Raw records:
·····
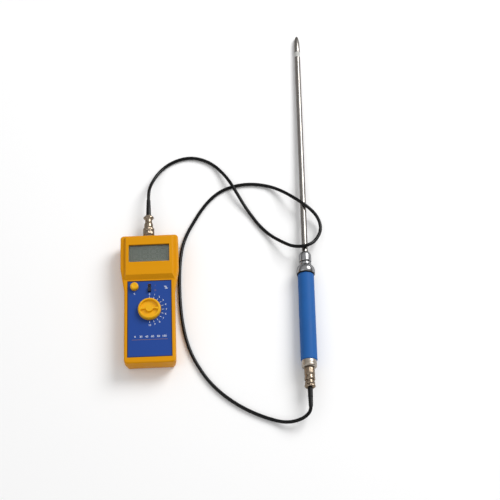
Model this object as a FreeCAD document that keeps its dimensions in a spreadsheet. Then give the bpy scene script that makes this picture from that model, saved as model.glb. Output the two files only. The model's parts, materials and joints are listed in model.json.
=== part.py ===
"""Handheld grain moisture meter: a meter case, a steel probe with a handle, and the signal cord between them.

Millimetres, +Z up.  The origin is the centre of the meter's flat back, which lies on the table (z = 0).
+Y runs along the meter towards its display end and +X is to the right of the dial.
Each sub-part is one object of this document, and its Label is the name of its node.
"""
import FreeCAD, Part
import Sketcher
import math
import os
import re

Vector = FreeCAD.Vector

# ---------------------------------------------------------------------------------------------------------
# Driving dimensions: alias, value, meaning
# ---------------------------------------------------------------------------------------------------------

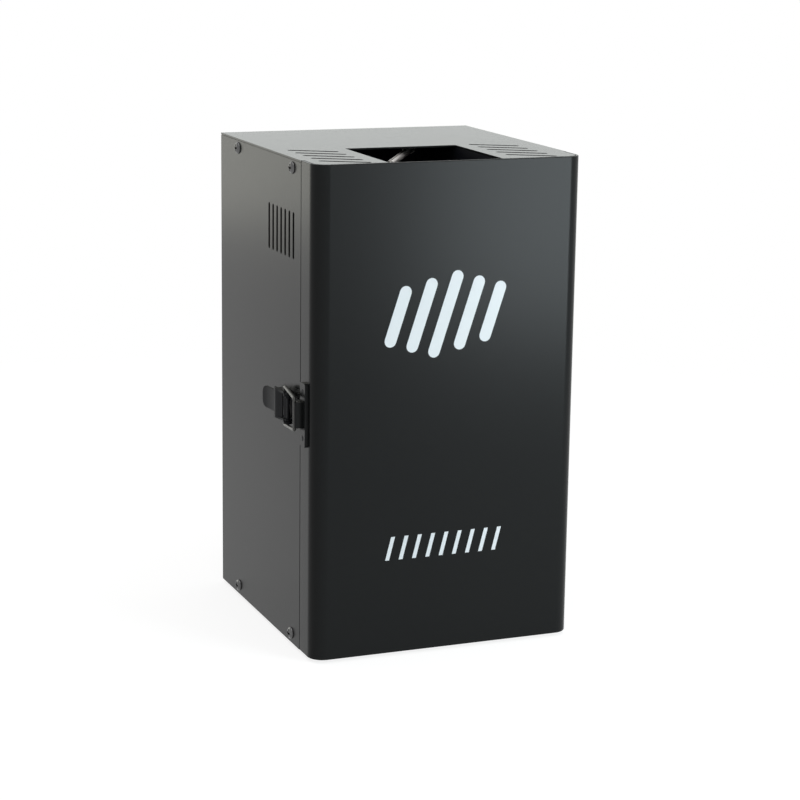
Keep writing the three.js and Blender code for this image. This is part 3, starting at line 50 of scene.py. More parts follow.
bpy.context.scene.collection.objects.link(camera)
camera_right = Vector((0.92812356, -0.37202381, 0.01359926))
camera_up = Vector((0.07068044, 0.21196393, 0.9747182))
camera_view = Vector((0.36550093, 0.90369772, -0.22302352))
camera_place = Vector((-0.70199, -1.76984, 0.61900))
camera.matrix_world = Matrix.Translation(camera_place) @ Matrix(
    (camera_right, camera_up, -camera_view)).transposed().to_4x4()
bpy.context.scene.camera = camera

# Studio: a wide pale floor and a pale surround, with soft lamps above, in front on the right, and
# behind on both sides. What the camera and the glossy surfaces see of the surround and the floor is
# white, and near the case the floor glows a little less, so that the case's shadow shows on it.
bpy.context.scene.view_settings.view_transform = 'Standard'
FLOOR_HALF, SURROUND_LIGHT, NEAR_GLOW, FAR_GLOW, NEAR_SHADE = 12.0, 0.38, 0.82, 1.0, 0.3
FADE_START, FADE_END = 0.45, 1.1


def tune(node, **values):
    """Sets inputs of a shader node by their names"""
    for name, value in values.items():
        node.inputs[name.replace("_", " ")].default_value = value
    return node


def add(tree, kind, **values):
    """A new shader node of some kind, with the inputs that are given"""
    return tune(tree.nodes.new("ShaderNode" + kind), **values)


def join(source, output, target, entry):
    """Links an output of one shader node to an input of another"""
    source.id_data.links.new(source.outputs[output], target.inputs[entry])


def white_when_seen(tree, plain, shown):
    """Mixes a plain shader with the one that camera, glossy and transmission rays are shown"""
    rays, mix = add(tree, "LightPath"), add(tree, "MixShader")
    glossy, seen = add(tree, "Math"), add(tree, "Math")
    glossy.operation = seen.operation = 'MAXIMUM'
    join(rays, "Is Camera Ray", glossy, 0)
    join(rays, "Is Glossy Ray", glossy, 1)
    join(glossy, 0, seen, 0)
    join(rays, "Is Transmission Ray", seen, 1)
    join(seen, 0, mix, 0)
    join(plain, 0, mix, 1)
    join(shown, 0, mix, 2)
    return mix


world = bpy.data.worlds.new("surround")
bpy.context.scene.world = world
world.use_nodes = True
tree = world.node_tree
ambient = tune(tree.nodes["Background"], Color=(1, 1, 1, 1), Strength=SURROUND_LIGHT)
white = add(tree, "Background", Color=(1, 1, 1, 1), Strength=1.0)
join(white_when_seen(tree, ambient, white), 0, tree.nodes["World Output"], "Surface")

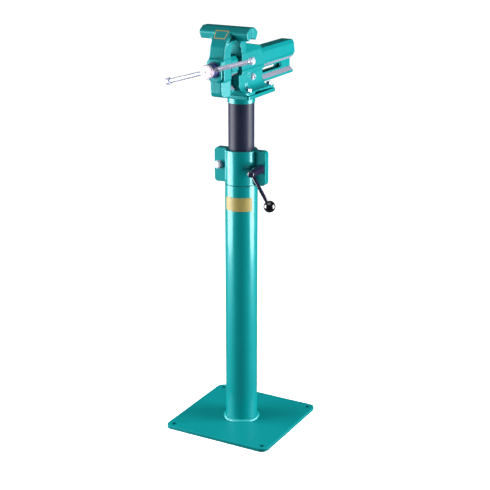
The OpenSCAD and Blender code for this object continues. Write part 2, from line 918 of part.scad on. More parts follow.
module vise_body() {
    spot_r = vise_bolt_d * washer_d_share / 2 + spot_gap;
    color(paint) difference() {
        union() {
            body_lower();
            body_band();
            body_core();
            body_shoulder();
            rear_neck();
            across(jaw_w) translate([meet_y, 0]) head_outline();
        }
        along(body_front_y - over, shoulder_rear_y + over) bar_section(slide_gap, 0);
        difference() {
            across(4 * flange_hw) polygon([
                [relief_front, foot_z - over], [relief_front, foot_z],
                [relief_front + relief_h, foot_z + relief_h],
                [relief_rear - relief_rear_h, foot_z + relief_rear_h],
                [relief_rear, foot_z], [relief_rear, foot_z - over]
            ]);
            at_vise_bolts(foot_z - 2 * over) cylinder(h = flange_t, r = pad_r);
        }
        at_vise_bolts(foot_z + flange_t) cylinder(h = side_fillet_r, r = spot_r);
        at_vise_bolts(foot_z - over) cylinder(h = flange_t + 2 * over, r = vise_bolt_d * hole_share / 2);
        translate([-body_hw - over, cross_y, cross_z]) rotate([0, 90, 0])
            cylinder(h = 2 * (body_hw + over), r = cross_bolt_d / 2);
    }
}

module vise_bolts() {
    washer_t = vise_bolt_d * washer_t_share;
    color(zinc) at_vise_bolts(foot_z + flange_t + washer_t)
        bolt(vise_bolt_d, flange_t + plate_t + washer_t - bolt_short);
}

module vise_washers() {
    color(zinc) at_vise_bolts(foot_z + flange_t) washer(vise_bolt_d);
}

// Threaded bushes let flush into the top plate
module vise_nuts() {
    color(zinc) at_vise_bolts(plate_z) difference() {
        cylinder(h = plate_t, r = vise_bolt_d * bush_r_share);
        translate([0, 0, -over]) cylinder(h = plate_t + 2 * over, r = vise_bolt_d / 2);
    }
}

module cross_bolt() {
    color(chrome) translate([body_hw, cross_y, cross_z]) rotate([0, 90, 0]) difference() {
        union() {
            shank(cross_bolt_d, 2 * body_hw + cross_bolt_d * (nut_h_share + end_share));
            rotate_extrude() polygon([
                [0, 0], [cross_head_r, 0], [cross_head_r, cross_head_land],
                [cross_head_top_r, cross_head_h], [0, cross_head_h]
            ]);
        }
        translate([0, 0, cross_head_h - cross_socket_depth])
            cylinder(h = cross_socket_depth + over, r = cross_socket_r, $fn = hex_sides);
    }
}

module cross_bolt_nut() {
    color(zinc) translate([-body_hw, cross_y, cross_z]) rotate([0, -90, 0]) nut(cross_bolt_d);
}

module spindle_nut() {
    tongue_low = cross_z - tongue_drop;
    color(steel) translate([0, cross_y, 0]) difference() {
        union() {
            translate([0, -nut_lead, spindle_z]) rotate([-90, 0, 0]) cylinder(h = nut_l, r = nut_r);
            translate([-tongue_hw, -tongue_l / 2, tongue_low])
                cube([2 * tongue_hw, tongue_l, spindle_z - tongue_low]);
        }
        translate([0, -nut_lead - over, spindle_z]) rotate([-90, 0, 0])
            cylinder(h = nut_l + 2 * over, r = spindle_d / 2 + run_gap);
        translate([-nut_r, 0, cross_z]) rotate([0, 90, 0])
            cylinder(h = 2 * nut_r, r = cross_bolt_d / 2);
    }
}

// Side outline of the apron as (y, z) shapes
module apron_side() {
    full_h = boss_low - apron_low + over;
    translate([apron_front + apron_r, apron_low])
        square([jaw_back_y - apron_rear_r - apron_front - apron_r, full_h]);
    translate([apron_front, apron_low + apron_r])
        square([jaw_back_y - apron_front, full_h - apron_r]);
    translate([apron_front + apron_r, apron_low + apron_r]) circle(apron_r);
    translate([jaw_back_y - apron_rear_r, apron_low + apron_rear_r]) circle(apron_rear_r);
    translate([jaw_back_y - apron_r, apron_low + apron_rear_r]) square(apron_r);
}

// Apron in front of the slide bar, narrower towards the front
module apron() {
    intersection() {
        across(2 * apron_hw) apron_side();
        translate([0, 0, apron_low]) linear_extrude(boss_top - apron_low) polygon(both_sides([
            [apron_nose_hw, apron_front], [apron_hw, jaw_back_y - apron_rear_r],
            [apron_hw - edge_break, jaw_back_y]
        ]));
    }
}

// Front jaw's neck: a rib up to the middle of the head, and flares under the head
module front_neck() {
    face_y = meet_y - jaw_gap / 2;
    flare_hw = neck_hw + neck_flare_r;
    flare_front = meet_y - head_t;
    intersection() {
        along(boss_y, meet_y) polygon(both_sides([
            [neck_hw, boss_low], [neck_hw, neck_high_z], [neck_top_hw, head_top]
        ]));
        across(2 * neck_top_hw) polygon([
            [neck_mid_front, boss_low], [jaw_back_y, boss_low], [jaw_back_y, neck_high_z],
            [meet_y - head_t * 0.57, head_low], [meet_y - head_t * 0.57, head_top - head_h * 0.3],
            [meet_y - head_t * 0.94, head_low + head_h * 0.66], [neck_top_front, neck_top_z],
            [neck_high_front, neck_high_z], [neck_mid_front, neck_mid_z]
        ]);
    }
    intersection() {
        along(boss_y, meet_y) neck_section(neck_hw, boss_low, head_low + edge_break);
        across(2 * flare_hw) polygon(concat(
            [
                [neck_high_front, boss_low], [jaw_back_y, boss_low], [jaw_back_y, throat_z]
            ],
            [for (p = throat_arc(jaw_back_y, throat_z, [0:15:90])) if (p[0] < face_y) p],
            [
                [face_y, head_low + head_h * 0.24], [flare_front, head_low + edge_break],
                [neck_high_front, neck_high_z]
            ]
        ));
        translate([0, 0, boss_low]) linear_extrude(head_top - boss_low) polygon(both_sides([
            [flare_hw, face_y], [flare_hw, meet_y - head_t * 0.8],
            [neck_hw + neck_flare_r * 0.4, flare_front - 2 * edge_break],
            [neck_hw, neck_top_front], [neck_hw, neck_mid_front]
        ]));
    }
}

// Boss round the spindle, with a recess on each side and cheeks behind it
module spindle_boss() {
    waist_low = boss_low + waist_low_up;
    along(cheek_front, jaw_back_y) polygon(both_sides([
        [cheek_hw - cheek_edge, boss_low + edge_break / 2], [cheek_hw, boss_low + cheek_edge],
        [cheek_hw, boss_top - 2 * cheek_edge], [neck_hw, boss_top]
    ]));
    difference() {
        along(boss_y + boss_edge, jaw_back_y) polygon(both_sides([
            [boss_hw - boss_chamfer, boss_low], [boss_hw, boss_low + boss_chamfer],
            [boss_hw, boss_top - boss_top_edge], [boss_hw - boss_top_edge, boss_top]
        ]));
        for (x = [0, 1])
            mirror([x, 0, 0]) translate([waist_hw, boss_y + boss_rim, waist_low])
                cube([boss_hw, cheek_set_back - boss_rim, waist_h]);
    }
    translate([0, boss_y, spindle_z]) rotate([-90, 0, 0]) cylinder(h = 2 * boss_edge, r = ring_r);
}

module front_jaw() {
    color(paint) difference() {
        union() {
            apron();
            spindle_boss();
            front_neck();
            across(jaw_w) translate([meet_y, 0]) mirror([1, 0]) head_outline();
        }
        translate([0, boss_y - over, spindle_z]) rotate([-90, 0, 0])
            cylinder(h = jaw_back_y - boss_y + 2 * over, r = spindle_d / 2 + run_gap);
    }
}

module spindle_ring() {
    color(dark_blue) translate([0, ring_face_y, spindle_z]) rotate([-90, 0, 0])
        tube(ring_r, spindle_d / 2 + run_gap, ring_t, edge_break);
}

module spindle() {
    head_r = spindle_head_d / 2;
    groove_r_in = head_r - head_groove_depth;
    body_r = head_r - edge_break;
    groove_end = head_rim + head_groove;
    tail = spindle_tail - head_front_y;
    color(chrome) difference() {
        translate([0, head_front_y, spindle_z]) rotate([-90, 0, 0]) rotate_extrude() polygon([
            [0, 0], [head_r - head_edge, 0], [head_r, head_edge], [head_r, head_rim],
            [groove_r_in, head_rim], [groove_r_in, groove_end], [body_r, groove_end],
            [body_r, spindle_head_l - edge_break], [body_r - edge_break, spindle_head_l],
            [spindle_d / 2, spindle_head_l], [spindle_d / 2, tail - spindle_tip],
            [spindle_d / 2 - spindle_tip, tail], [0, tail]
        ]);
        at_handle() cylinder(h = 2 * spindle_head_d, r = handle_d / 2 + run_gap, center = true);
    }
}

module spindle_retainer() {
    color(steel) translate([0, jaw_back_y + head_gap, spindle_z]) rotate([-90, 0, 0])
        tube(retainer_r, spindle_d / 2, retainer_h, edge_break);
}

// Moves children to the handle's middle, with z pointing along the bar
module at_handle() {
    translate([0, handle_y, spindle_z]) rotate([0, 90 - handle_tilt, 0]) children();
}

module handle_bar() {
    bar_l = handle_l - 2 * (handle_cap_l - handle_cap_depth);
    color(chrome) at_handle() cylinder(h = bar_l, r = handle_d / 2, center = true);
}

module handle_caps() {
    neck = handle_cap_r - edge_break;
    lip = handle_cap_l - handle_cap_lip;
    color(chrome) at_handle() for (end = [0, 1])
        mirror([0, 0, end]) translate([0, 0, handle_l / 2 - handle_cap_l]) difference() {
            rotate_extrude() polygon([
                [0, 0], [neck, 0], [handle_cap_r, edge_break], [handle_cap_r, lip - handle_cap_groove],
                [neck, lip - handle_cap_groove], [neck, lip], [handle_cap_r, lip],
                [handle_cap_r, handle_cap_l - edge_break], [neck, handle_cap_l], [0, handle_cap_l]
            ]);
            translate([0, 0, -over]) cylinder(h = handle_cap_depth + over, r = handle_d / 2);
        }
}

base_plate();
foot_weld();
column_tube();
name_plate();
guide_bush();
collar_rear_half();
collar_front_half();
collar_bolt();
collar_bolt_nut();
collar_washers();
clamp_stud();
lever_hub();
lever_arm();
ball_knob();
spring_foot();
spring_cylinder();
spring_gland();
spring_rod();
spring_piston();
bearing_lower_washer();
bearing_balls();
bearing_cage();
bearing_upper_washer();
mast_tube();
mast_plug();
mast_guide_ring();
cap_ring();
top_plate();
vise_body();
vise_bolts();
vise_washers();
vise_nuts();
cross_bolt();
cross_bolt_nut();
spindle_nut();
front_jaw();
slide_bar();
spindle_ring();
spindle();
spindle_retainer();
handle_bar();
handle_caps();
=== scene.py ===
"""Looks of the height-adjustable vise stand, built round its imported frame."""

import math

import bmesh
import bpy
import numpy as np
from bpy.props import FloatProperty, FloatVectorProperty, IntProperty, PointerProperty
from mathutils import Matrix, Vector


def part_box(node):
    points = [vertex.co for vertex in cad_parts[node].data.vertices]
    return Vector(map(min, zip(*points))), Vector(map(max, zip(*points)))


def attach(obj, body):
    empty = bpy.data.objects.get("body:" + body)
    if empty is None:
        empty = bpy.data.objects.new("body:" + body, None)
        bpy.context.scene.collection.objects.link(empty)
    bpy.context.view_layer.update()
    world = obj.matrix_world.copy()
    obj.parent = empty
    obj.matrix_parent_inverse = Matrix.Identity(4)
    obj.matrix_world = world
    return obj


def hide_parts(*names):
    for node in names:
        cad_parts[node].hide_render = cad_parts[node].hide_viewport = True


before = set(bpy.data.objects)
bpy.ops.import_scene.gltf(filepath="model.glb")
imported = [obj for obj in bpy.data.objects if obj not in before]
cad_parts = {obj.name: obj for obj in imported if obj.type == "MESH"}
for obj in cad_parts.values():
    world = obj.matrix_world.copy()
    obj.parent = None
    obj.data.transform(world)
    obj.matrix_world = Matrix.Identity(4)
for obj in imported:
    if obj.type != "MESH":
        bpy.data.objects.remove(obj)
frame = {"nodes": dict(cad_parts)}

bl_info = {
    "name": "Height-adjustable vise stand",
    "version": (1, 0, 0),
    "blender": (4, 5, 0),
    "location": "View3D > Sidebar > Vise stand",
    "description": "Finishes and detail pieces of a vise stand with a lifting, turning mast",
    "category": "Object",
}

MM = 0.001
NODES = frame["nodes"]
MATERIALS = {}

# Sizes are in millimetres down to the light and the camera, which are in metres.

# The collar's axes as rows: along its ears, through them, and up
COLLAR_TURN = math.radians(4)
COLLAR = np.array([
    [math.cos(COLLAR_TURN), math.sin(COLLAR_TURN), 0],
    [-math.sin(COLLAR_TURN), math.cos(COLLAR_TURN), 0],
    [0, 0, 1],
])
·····
WRITTEN EXERCISE: Please copy, word for word, every line from the first line of the records through the line containing "cord between them.", with both of those lines included and nothing else.

RESULT FOR THIS EXERCISE:
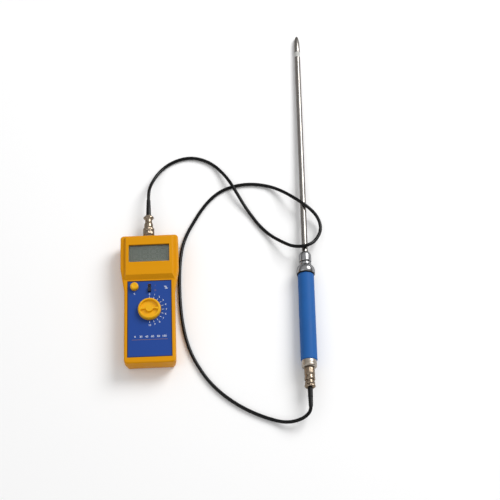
Model this object as a FreeCAD document that keeps its dimensions in a spreadsheet. Then give the bpy scene script that makes this picture from that model, saved as model.glb. Output the two files only. The model's parts, materials and joints are listed in model.json.
=== part.py ===
"""Handheld grain moisture meter: a meter case, a steel probe with a handle, and the signal cord between them.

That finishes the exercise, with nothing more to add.